- Your task
Give back the lines exactly, from the first one to the line with "ROD_CLIP_RADIUS = 6.6", both ends included.
--- BEGIN Information shown ---
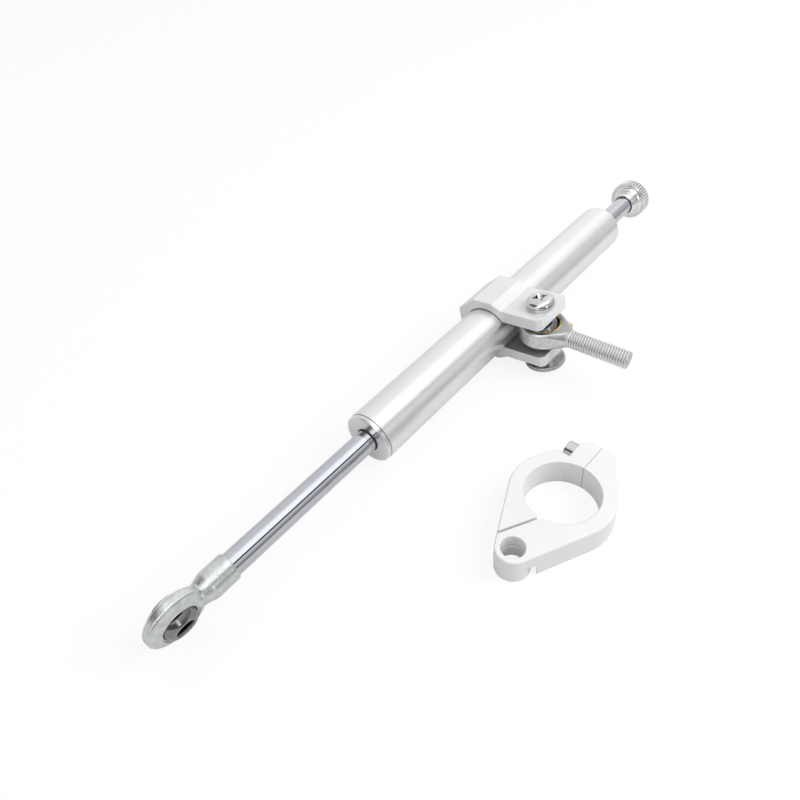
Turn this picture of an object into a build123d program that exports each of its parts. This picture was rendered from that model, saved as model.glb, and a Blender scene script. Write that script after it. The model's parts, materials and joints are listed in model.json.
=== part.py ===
from build123d import *
import math
import os

os.makedirs("parts", exist_ok=True)

# Motorcycle steering damper with its clamps, lying on a flat surface.
# Lengths are in millimetres and angles in degrees.
# Each damper piece is first made in the damper's own frame: its axis is X, the tube's near
# end is at zero, the knob is at the far end, and the clamp's ears point to -Y.
# The fork clamp is made flat, with its bore's axis on Z. Both are then laid on the floor.

# One overrun serves every cut.
OVERRUN = 1.0

# Running clearances, on the radius
SLIDE_CLEARANCE = 0.05
BALL_CLEARANCE = 0.07
FREE_CLEARANCE = 0.35
BOLT_CLEARANCE = 0.2

# Tube
TUBE_RADIUS = 11.8
TUBE_WALL = 2.3
TUBE_LENGTH = 192.6
TUBE_END_ROUND = 0.9
TUBE_END_SLOPE_SHARE = 0.3
TUBE_BORE = TUBE_RADIUS - TUBE_WALL

# Piston rod, which runs right through the tube
ROD_RADIUS = 5.0
ROD_SHOWING_FRONT = 75.2
ROD_SHOWING_REAR = 27.4
ROD_THREAD_DEPTH = 9.0
ROD_EDGE = 0.5

# Adjuster spindle inside the rod
SPINDLE_RADIUS = 2.0
SPINDLE_LENGTH = 150.0
SPINDLE_END_GAP = 1.2

# Travel of the rod each way from rest
TRAVEL_IN = 74.0
TRAVEL_OUT = 22.0

# End caps, which close the tube and guide the rod
CAP_FLANGE = 1.6
CAP_FLANGE_RADIUS = 11.6
CAP_SEAM = 0.6
CAP_DEPTH = 26.0
CAP_EDGE = 0.4
REAR_CAP_SETBACK = 2.2
SCRAPER_DEPTH = 3.0
SCRAPER_RADIUS = 6.9
SCRAPER_LIP = 0.3
LIP_RADIUS = 5.65
SEAL_OFFSET = 6.0
SEAL_WIDTH = 3.2
SEAL_RADIUS = 7.6
BUSH_OFFSET = 11.0
BUSH_LENGTH = 13.0
BUSH_WALL = 1.5
ORING_OFFSET = 16.0
ORING_WIDTH = 2.0
ORING_DEPTH = 1.5
CLIP_WIDTH = 1.2
CLIP_GROOVE = 0.8
CLIP_REACH = 1.9
CLIP_GAP_ANGLE = 50.0

# Piston, its band and its two clips
PISTON_LENGTH = 14.0
PISTON_GAP = 0.3
BAND_WIDTH = 6.0
BAND_DEPTH = 1.1
PORT_RADIUS = 0.8
PORT_COUNT = 6
ROD_CLIP_WIDTH = 1.2
ROD_CLIP_GROOVE = 0.7
ROD_CLIP_RADIUS = 6.6

# Rod eye, a forged ring on a shank
EYE_RADIUS = 12.3
EYE_RIM_HALF = 2.0
EYE_FACE_HALF = 4.0
EYE_OPENING = 8.0
EYE_RACE_SEAT = 9.3
EYE_CENTRE_GAP = 25.3
EYE_SHANK_RADIUS = 5.85
EYE_SHANK_LENGTH = 10.6
EYE_NECK_RADIUS = 4.5
EYE_NECK_LENGTH = 4.2
EYE_SHANK_EDGE = 0.5
EYE_FACE_TURN = -19.0
EYE_BALL_TURN = -26.0

# Spherical bearings: the same ball serves both eyes
BALL_RADIUS = 7.94
BALL_HALF = 6.0
BALL_BORE = 4.0
RACE_HALF = 3.4

# Knob on the rod's rear end
KNOB_GRIP_RADIUS = 11.0
KNOB_GRIP_LENGTH = 5.4
KNOB_SHOULDER = 1.6
KNOB_FACE_RADIUS = 9.6
KNOB_HUB_LENGTH = 5.8
KNOB_HUB_STEP = 2.5
KNOB_TIP_RADIUS = 5.9
KNOB_NECK_RADIUS = 6.8
KNOB_FOOT_RADIUS = 7.6
KNOB_DISH = 0.8
KNOB_EDGE = 0.6
KNOB_WEB = 5.0
SNAP_RING_WIRE = 0.8
SNAP_RING_OFFSET = 3.2
KNOB_SCREW_RADIUS = 1.5
KNOB_SCREW_HEAD_RADIUS = 2.5
KNOB_SCREW_HEAD = 1.6
KNOB_SCREW_LENGTH = 11.0
KNOB_SCREW_HEX = 1.0
DETENT_RADIUS = 1.0
DETENT_PITCH_RADIUS = 3.9
DETENT_DEPTH = 4.4
SPRING_WIRE = 0.35
SPRING_TURNS = 4

# Body clamp, one piece with two ears
CLAMP_LENGTH = 23.8
CLAMP_CENTRE = 96.0
CLAMP_HALF_HEIGHT = 15.6
CLAMP_BACK = 15.6
CLAMP_BACK_FLAT = 8.7
CLAMP_TOP_FROM = 6.3
CLAMP_TOP_TO = 4.5
CLAMP_FACET_TO = 9.9
EAR_GAP_HALF = 7.5
EAR_THICKNESS = 5.5
EAR_REACH = 30.3
EAR_CORNER = 1.9
CLAMP_EDGE = 0.4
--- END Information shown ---
- In response
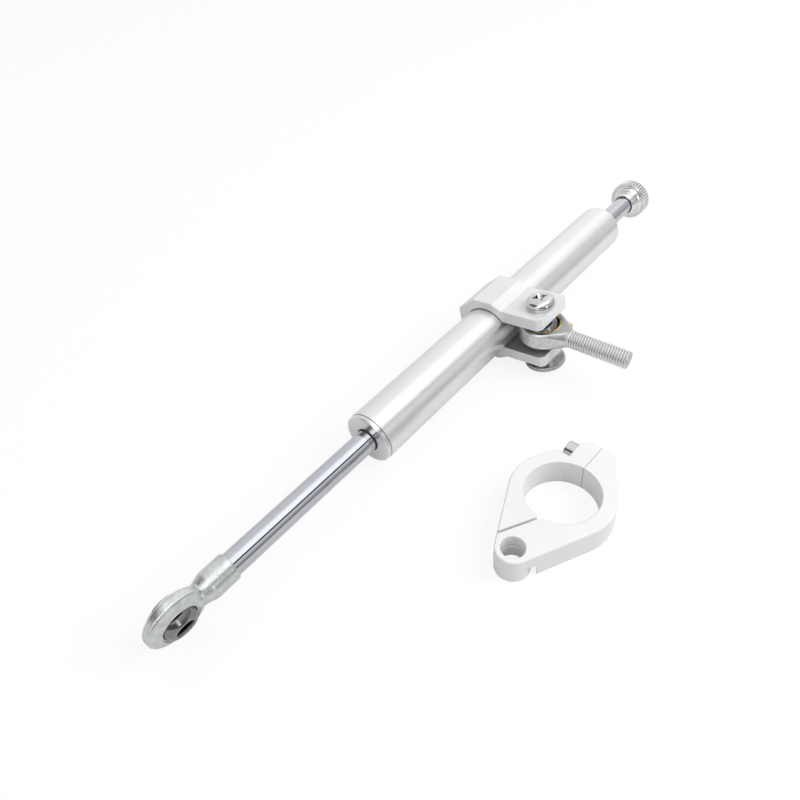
Turn this picture of an object into a build123d program that exports each of its parts. This picture was rendered from that model, saved as model.glb, and a Blender scene script. Write that script after it. The model's parts, materials and joints are listed in model.json.
=== part.py ===
from build123d import *
import math
import os

os.makedirs("parts", exist_ok=True)

# Motorcycle steering damper with its clamps, lying on a flat surface.
# Lengths are in millimetres and angles in degrees.
# Each damper piece is first made in the damper's own frame: its axis is X, the tube's near
# end is at zero, the knob is at the far end, and the clamp's ears point to -Y.
# The fork clamp is made flat, with its bore's axis on Z. Both are then laid on the floor.

# One overrun serves every cut.
OVERRUN = 1.0

# Running clearances, on the radius
SLIDE_CLEARANCE = 0.05
BALL_CLEARANCE = 0.07
FREE_CLEARANCE = 0.35
BOLT_CLEARANCE = 0.2

# Tube
TUBE_RADIUS = 11.8
TUBE_WALL = 2.3
TUBE_LENGTH = 192.6
TUBE_END_ROUND = 0.9
TUBE_END_SLOPE_SHARE = 0.3
TUBE_BORE = TUBE_RADIUS - TUBE_WALL

# Piston rod, which runs right through the tube
ROD_RADIUS = 5.0
ROD_SHOWING_FRONT = 75.2
ROD_SHOWING_REAR = 27.4
ROD_THREAD_DEPTH = 9.0
ROD_EDGE = 0.5

# Adjuster spindle inside the rod
SPINDLE_RADIUS = 2.0
SPINDLE_LENGTH = 150.0
SPINDLE_END_GAP = 1.2

# Travel of the rod each way from rest
TRAVEL_IN = 74.0
TRAVEL_OUT = 22.0

# End caps, which close the tube and guide the rod
CAP_FLANGE = 1.6
CAP_FLANGE_RADIUS = 11.6
CAP_SEAM = 0.6
CAP_DEPTH = 26.0
CAP_EDGE = 0.4
REAR_CAP_SETBACK = 2.2
SCRAPER_DEPTH = 3.0
SCRAPER_RADIUS = 6.9
SCRAPER_LIP = 0.3
LIP_RADIUS = 5.65
SEAL_OFFSET = 6.0
SEAL_WIDTH = 3.2
SEAL_RADIUS = 7.6
BUSH_OFFSET = 11.0
BUSH_LENGTH = 13.0
BUSH_WALL = 1.5
ORING_OFFSET = 16.0
ORING_WIDTH = 2.0
ORING_DEPTH = 1.5
CLIP_WIDTH = 1.2
CLIP_GROOVE = 0.8
CLIP_REACH = 1.9
CLIP_GAP_ANGLE = 50.0

# Piston, its band and its two clips
PISTON_LENGTH = 14.0
PISTON_GAP = 0.3
BAND_WIDTH = 6.0
BAND_DEPTH = 1.1
PORT_RADIUS = 0.8
PORT_COUNT = 6
ROD_CLIP_WIDTH = 1.2
ROD_CLIP_GROOVE = 0.7
ROD_CLIP_RADIUS = 6.6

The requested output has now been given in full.